Funny what age and growing up will do to change perspective.

 
 
 
Sean Treacy
Professor Principal
2.2.10  Sean Treacy  replied to  Ender @2.2    2 years ago
ave the Russians our military bases?

Out of curiosity, in what world was our engagement in Syria and Afghanistan on the same level? Did you hurt yourself stretching  to equate the two?   Just insane

For starters, you can't possibly believe the complaint against Biden is that the Taliban took over abandoned airfields and bases. No one could possibly believe that. 

 
 
 
Ender
Professor Principal
2.2.11  Ender  replied to  Sean Treacy @2.2.10    2 years ago

What are you even trying to say.

You were complaining about fuckups and I showed one.

I noticed you changed from asking me what bases Russia took over to saying I was making some weird comparison. 

 
 
 
Jeremy Retired in NC
Professor Expert
2.3  Jeremy Retired in NC  replied to  Sean Treacy @2    2 years ago
Biden’s botched withdrawal from Afghanistan

Really, I imagine, that is all it took for the Russians to know Biden and the US was no longer threat.  To think that Russia and China didn't notice would be an admission of pure ignorance.  They saw and they acted knowing full well that the US doesn't have any true leadership and NATO won't do anything unless the US takes point. 

 
 
 
Ender
Professor Principal
2.3.1  Ender  replied to  Jeremy Retired in NC @2.3    2 years ago

So leaving Afghanistan was a sign of weakness?

Good to know as donald put the wheels in motion....

 
 
 
Jeremy Retired in NC
Professor Expert
2.3.2  Jeremy Retired in NC  replied to  Ender @2.3.1    2 years ago
So leaving Afghanistan was a sign of weakness?

The way it was conducted....yes.  

Good to know as donald put the wheels in motion....

then Biden stepped in and fucked it up.

 
 
 
Ender
Professor Principal
2.3.3  Ender  replied to  Jeremy Retired in NC @2.3.2    2 years ago

And if donald were in office, the left would be saying he fucked it up...

It gets me that some of you all think there could have been any way that would have been a smooth operation.

 
 
 
Jeremy Retired in NC
Professor Expert
2.3.4  Jeremy Retired in NC  replied to  Ender @2.3.3    2 years ago
And if donald were in office

Well, he wasn't so that's a moot point.

the left would be saying he fucked it up

hell, they cry if he blinks too many times.
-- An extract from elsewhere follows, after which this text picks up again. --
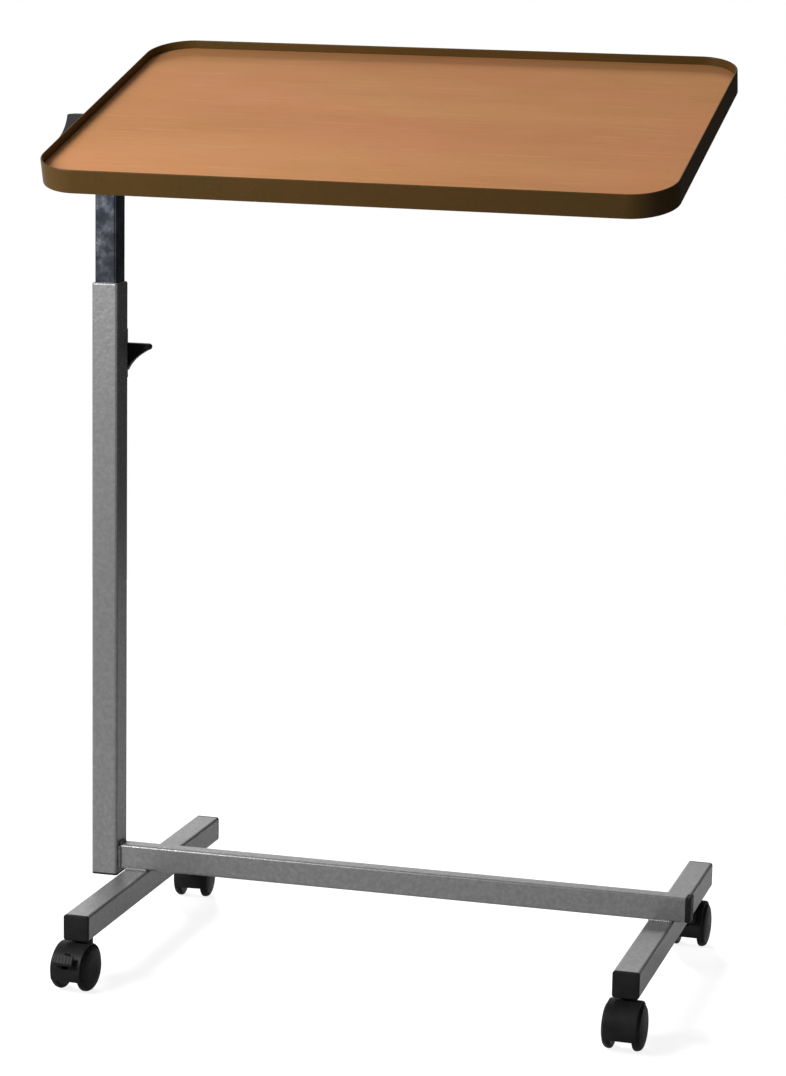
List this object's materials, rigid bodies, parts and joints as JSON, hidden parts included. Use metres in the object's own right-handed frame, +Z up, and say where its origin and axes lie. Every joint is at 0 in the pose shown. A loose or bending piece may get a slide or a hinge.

It gets me that some of you all think there could have been any way that would have been a smooth operation.

There was a smooth operation in action.  This was all Biden's decision making.

In April, I made the decision to end this war.  As part of that decision, we set the date of August 31st for American troops to withdraw. 

 
 
 
Ender
Professor Principal
2.3.5  Ender  replied to  Jeremy Retired in NC @2.3.4    2 years ago

So the military had no say in it at all? He was just throwing out decisions and didn't consult any generals or higher ups....

 
 
 
Jeremy Retired in NC
Professor Expert
2.3.6  Jeremy Retired in NC  replied to  Ender @2.3.5    2 years ago

The military had brought up it's concerns.  And in true Democrat fashion they were discarded.

 
 
 
Ender
Professor Principal
2.3.7  Ender  replied to  Jeremy Retired in NC @2.3.6    2 years ago

I fail to see what looks like a speech has to do with it.

 
 
 
Jeremy Retired in NC
Professor Expert
2.3.8  Jeremy Retired in NC  replied to  Ender @2.3.7    2 years ago

The point is, Biden made the decision.  Eliminating any chances of blame being placed on any other administration but his.  13 Dead Servicemembers, loss of $500,000,000 of military hardware and equipment.  Millions spent to send US Forces back in on emergency deployment.  All on the Biden Administration because they couldn't wait.

 
 
 
Ender
Professor Principal
2.3.9  Ender  replied to  Jeremy Retired in NC @2.3.8    2 years ago

Of course but he didn't make them alone. Funny you all say he has handlers and cannot think for himself yet with this, all of his cognitive abilities were there and he did it all...

I thought he actually extended the time frame to leave.

 
 
 
Jeremy Retired in NC
Professor Expert
2.3.10  Jeremy Retired in NC  replied to  Ender @2.3.9    2 years ago
Of course but he didn't make them alone.

of course he didn't.  The man can barely walk without assistance.

Funny you all say he has handlers and cannot think for himself yet with this, all of his cognitive abilities were there and he did it all.

According to the WH Statement I linked he did.

 
 
 
Kavika
Professor Principal
3  Kavika     2 years ago

It seems that Kirill is a pupet of Putin's. Close to 300 Orthodox priests in Russia have denounced the invasion of Ukraine as have Orthodox Christians throughout eastern Europe.